Copy exactly the lines of the records below, and only those lines, beginning with the line that contains "Line((NECK_BORE, NECK_STRAIGHT_TOP), (NECK_BORE, SHOULDER_TOP))" and ending with the line that contains "before = set(bpy.data.objects)".

-------- Material provided --------

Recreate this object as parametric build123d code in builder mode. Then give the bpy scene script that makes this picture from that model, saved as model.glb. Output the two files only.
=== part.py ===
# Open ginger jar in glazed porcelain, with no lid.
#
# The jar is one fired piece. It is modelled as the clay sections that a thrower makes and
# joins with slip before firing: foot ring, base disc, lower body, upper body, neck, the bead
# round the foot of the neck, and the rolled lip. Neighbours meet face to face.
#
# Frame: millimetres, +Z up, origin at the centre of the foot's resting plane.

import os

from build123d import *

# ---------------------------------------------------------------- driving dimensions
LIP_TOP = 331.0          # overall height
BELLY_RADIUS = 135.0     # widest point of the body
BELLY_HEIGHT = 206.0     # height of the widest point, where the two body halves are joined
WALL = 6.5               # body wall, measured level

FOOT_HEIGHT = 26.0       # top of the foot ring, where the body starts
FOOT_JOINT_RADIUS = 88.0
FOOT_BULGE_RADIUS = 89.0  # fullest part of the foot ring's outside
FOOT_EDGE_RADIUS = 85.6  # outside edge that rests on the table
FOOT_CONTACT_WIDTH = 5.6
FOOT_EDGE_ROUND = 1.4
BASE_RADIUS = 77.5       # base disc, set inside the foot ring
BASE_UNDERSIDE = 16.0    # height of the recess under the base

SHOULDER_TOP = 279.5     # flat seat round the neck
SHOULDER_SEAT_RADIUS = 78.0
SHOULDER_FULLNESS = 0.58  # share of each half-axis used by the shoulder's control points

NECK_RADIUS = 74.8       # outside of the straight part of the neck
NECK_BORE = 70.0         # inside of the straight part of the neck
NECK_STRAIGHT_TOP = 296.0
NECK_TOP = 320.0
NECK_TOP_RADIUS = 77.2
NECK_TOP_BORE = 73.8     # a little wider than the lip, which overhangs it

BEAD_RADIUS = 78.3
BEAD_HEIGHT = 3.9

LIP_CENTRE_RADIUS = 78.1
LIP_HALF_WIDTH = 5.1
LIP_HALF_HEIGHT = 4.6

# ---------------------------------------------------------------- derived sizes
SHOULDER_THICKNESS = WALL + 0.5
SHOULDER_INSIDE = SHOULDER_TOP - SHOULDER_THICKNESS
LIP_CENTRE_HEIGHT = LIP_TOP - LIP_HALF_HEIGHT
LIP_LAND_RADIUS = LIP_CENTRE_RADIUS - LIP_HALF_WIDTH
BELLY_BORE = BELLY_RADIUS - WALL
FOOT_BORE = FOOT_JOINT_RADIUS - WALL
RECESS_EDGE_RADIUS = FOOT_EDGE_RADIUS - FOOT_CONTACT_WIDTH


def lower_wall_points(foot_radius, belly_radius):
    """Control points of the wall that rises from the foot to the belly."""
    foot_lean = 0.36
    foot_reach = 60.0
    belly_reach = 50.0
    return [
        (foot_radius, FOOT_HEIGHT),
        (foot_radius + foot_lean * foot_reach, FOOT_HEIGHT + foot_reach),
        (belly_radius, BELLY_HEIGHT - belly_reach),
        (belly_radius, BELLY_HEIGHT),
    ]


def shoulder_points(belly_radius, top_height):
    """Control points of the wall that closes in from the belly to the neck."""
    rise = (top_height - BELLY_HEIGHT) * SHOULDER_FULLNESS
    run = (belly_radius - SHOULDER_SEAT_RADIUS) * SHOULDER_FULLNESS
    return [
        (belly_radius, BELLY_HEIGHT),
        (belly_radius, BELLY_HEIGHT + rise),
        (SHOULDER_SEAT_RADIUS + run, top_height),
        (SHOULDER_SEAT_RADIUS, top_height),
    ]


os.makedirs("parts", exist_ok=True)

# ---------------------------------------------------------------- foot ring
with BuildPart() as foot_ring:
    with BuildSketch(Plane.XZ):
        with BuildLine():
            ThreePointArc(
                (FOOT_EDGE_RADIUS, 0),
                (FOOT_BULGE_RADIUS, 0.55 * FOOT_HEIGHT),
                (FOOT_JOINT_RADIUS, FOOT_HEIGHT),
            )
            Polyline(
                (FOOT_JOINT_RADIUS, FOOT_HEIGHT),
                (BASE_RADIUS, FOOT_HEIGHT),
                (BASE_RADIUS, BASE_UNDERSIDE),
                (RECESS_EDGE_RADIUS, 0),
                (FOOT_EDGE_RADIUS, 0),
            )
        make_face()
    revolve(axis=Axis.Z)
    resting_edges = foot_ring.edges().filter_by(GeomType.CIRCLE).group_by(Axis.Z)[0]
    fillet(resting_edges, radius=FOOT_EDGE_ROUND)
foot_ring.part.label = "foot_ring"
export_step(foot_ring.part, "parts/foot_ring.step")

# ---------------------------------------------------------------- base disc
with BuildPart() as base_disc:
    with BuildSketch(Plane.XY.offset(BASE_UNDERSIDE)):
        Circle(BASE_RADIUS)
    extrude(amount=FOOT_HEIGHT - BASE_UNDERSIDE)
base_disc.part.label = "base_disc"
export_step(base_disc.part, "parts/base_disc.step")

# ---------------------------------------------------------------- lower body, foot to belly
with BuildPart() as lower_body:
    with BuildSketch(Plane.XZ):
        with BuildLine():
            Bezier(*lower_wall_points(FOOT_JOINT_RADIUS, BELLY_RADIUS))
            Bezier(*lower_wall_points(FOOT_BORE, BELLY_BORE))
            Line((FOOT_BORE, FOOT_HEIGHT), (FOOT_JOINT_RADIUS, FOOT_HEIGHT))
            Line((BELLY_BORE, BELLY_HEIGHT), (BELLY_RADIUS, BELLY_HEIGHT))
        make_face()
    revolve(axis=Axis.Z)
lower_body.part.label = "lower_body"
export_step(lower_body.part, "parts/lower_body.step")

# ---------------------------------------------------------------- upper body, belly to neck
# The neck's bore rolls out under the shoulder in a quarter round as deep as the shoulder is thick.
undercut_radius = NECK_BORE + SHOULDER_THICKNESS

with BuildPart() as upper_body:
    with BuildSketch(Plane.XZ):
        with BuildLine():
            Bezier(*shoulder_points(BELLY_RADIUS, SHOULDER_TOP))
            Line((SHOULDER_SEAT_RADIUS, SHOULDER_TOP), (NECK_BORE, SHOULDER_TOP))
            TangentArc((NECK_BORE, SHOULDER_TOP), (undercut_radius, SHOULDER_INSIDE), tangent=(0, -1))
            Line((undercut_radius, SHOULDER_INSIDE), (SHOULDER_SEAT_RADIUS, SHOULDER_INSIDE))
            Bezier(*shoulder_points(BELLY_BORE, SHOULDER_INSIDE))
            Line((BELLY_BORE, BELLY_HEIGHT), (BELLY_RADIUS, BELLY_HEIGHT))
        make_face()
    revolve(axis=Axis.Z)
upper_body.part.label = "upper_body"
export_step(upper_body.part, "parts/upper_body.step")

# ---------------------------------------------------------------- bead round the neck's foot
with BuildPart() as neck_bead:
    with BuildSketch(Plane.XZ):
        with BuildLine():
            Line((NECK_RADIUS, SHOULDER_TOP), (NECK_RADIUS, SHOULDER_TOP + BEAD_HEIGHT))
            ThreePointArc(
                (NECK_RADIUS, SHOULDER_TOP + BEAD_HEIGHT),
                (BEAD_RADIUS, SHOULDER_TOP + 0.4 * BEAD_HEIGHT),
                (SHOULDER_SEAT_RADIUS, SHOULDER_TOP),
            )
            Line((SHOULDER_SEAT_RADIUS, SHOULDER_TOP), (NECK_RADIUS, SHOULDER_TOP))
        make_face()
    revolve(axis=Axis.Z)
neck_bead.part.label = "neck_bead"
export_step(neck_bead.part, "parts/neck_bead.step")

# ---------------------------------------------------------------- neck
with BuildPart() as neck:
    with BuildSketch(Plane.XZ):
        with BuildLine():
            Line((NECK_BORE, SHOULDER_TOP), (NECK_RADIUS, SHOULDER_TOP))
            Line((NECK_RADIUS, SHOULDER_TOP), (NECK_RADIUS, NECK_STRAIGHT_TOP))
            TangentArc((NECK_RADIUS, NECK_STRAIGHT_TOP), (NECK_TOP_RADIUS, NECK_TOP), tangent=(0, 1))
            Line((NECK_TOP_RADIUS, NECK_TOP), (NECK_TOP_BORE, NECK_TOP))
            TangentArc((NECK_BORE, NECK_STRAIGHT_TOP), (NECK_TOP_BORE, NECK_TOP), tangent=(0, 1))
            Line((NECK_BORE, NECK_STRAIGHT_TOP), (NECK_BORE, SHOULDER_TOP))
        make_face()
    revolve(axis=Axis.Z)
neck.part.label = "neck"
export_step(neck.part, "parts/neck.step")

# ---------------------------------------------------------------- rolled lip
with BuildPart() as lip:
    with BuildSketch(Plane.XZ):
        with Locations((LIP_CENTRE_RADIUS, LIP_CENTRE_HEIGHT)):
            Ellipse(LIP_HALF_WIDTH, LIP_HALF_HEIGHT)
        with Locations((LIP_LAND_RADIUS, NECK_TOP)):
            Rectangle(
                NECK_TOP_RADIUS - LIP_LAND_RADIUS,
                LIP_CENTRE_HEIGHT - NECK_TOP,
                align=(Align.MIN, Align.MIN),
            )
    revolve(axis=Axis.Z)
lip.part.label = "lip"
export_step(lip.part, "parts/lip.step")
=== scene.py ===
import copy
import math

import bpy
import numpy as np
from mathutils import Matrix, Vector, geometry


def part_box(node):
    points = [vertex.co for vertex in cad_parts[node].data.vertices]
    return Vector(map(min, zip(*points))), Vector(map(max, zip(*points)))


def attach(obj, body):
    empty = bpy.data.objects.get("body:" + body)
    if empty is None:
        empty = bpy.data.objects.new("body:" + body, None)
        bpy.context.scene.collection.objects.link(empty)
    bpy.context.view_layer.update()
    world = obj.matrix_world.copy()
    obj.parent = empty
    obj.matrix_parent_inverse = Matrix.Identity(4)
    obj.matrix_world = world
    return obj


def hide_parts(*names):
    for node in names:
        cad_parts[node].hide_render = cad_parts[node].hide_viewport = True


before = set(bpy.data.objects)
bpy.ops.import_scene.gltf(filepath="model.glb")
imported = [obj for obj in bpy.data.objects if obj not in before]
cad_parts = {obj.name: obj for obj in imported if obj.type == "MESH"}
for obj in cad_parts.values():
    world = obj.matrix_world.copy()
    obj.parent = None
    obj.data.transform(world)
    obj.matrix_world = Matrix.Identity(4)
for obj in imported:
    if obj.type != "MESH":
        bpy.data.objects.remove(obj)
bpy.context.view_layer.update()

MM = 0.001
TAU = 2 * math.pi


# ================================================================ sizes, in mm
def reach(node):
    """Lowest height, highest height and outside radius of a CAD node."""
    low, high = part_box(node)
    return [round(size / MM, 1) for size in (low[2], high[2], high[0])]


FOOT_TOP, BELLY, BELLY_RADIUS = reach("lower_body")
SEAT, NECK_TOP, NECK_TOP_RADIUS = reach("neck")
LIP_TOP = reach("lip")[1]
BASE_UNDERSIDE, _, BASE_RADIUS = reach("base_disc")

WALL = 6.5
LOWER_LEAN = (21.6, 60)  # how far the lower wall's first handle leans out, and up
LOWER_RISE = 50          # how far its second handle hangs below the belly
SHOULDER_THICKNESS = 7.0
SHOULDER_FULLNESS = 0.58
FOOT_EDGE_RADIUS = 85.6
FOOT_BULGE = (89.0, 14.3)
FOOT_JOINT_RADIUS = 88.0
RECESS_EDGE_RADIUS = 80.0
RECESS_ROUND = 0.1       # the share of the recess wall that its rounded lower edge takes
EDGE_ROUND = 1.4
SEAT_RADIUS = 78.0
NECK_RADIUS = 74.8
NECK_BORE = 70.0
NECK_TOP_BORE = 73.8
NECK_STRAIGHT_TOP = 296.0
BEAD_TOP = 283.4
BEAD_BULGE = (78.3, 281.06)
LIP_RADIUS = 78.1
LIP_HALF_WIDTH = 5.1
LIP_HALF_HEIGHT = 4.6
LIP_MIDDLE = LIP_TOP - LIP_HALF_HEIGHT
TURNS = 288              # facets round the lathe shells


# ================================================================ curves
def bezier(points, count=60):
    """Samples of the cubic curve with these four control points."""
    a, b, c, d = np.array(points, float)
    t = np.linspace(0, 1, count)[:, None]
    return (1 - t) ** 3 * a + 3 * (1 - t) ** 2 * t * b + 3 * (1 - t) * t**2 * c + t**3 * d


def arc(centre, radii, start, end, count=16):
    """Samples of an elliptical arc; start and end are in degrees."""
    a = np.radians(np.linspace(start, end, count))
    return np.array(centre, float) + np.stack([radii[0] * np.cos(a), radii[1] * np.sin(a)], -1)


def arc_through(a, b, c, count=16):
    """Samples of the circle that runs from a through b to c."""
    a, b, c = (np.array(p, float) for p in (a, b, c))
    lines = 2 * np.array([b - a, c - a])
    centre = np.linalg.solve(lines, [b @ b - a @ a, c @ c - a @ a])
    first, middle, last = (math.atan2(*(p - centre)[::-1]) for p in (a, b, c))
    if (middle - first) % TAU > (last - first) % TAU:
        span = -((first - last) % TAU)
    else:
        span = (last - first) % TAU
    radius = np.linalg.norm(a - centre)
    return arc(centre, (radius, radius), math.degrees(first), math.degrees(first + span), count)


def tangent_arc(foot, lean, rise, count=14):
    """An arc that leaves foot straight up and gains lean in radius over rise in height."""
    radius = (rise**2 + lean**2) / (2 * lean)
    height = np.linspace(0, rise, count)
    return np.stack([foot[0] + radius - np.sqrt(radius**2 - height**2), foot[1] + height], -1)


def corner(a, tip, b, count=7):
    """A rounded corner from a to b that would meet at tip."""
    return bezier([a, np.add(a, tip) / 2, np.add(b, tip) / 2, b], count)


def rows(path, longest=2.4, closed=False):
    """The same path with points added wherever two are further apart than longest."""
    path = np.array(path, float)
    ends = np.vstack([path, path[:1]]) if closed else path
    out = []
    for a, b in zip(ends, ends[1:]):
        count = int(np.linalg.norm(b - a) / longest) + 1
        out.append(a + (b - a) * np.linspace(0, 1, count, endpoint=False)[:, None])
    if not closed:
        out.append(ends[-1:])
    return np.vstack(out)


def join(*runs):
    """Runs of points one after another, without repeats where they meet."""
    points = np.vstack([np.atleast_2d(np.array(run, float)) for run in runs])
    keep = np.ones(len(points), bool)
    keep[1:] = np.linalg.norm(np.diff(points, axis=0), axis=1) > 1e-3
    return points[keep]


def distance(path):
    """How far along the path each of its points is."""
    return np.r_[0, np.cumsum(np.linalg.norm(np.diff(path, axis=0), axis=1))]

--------
-------- Material provided --------

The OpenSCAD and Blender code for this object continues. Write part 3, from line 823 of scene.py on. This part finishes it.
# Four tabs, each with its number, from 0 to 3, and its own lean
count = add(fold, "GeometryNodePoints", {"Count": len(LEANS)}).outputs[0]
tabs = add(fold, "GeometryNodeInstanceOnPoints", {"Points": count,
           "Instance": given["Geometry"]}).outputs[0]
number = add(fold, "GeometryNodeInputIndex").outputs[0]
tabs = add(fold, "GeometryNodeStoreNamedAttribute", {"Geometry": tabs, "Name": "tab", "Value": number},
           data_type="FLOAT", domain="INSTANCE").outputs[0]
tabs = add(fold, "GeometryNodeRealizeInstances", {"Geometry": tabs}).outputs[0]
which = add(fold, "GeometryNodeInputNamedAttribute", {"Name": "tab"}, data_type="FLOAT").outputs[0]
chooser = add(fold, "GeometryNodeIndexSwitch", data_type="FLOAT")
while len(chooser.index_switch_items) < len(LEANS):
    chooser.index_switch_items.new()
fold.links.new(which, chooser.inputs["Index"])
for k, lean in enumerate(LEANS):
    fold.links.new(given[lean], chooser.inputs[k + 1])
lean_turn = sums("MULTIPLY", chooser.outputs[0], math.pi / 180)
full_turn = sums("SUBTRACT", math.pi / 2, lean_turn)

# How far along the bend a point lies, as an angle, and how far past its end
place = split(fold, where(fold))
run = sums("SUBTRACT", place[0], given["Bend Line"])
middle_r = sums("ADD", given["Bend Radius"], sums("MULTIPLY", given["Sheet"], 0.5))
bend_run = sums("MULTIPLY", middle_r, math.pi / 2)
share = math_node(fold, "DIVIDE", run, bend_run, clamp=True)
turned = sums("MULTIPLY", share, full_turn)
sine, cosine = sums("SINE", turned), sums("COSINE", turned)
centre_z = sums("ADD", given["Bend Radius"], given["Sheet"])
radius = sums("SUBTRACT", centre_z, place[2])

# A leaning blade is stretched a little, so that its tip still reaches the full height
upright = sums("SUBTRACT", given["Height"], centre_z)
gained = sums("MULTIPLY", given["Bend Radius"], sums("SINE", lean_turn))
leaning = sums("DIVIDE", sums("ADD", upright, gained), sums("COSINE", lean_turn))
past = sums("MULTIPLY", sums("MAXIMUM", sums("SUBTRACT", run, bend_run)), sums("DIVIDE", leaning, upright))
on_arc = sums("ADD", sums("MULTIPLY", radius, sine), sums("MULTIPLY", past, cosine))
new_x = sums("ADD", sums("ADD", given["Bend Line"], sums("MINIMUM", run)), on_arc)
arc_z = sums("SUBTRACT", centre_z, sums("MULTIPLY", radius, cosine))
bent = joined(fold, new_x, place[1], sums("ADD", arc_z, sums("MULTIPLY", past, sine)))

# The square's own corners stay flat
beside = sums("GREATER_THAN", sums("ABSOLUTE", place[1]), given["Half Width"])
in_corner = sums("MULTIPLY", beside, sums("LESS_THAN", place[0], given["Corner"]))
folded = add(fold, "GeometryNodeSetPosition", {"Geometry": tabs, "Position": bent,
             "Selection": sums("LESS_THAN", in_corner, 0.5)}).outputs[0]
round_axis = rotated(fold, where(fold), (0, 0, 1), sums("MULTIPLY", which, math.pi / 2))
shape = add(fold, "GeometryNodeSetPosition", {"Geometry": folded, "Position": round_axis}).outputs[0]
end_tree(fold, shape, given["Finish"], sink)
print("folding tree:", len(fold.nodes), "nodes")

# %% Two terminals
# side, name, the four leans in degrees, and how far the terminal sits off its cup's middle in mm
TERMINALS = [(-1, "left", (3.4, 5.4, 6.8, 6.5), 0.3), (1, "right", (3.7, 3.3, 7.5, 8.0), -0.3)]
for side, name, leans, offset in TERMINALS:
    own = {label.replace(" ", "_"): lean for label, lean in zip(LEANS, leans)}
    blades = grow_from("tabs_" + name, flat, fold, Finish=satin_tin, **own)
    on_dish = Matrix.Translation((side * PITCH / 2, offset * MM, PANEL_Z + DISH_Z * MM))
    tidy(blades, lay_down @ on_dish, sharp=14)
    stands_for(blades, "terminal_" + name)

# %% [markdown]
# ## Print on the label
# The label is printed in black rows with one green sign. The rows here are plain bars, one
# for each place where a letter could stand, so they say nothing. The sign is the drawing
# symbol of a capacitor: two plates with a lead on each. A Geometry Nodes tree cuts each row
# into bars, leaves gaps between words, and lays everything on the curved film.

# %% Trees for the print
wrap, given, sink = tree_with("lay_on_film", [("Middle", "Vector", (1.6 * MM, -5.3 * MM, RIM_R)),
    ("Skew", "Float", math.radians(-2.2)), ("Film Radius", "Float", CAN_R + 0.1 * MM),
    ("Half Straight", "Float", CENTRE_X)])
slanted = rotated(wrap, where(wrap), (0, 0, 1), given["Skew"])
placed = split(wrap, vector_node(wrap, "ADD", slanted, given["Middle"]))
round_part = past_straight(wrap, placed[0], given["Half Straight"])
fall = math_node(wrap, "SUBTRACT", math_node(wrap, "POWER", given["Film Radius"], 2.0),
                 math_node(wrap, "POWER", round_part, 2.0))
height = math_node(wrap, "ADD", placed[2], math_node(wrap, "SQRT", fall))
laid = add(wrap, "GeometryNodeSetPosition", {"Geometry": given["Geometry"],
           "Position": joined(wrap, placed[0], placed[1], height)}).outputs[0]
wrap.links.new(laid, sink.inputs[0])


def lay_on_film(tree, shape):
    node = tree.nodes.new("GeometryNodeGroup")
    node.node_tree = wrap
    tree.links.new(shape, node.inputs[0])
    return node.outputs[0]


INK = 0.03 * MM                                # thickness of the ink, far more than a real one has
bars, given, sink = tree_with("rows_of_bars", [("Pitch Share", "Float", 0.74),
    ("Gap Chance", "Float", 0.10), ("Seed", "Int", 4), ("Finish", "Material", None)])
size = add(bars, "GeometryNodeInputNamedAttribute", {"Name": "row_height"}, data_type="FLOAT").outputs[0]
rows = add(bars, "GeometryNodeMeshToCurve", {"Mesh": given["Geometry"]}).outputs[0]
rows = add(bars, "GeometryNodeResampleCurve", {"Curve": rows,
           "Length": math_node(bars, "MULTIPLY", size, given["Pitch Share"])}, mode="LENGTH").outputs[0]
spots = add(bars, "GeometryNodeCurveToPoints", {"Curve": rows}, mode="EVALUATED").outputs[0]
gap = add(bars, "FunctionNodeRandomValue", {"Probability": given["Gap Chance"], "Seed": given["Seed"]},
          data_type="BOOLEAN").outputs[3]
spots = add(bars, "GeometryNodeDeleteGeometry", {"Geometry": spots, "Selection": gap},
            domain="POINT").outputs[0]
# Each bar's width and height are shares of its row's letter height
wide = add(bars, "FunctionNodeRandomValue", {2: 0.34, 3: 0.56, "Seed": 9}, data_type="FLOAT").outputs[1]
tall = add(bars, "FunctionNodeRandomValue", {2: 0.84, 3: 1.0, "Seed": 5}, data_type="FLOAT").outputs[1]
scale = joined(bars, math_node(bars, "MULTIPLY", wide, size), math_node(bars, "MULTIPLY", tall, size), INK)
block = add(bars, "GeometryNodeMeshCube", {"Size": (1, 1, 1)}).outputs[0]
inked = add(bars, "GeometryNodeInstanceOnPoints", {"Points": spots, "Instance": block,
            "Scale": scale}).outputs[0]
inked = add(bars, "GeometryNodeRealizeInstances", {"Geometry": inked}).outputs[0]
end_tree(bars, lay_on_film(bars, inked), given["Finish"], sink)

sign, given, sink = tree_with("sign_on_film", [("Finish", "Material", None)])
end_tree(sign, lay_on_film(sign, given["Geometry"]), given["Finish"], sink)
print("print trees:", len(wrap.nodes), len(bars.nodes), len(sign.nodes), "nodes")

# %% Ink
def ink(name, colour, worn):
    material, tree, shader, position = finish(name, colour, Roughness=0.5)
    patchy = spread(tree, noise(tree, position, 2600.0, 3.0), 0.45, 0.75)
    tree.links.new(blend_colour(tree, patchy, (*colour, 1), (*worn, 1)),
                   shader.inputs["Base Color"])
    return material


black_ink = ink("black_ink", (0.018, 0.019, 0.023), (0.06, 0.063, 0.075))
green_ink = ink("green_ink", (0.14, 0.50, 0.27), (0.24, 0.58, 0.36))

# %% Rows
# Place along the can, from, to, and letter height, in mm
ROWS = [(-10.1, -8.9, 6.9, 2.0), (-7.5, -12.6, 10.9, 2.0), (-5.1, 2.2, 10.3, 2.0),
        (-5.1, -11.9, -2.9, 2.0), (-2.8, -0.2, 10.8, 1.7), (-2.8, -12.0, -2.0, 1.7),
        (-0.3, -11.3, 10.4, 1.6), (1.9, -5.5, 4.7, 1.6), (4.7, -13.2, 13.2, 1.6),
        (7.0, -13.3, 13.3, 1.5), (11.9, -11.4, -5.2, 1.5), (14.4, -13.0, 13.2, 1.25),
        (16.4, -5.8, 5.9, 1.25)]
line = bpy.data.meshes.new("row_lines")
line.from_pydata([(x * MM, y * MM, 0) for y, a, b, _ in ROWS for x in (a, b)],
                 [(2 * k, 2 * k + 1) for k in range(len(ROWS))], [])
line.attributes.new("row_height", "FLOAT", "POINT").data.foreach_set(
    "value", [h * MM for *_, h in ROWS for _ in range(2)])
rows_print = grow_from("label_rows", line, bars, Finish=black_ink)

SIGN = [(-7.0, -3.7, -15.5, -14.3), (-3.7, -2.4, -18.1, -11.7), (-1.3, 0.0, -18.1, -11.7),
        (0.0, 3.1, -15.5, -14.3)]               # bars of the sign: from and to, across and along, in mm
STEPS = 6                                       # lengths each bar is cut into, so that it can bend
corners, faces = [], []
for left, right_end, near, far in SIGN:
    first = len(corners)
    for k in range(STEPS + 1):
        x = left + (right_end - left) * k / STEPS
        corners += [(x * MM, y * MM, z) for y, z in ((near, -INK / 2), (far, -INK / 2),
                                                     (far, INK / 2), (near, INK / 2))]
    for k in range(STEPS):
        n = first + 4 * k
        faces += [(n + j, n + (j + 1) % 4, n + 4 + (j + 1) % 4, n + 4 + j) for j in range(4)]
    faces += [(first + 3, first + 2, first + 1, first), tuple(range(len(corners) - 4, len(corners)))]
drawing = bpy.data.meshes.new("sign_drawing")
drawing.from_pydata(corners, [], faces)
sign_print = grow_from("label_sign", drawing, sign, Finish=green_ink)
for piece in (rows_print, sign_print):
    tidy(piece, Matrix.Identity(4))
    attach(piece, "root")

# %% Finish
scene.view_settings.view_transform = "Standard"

--------

# Output of the task:
            Line((NECK_BORE, NECK_STRAIGHT_TOP), (NECK_BORE, SHOULDER_TOP))
        make_face()
    revolve(axis=Axis.Z)
neck.part.label = "neck"
export_step(neck.part, "parts/neck.step")

# ---------------------------------------------------------------- rolled lip
with BuildPart() as lip:
    with BuildSketch(Plane.XZ):
        with Locations((LIP_CENTRE_RADIUS, LIP_CENTRE_HEIGHT)):
            Ellipse(LIP_HALF_WIDTH, LIP_HALF_HEIGHT)
        with Locations((LIP_LAND_RADIUS, NECK_TOP)):
            Rectangle(
                NECK_TOP_RADIUS - LIP_LAND_RADIUS,
                LIP_CENTRE_HEIGHT - NECK_TOP,
                align=(Align.MIN, Align.MIN),
            )
    revolve(axis=Axis.Z)
lip.part.label = "lip"
export_step(lip.part, "parts/lip.step")
=== scene.py ===
import copy
import math

import bpy
import numpy as np
from mathutils import Matrix, Vector, geometry


def part_box(node):
    points = [vertex.co for vertex in cad_parts[node].data.vertices]
    return Vector(map(min, zip(*points))), Vector(map(max, zip(*points)))


def attach(obj, body):
    empty = bpy.data.objects.get("body:" + body)
    if empty is None:
        empty = bpy.data.objects.new("body:" + body, None)
        bpy.context.scene.collection.objects.link(empty)
    bpy.context.view_layer.update()
    world = obj.matrix_world.copy()
    obj.parent = empty
    obj.matrix_parent_inverse = Matrix.Identity(4)
    obj.matrix_world = world
    return obj


def hide_parts(*names):
    for node in names:
        cad_parts[node].hide_render = cad_parts[node].hide_viewport = True


before = set(bpy.data.objects)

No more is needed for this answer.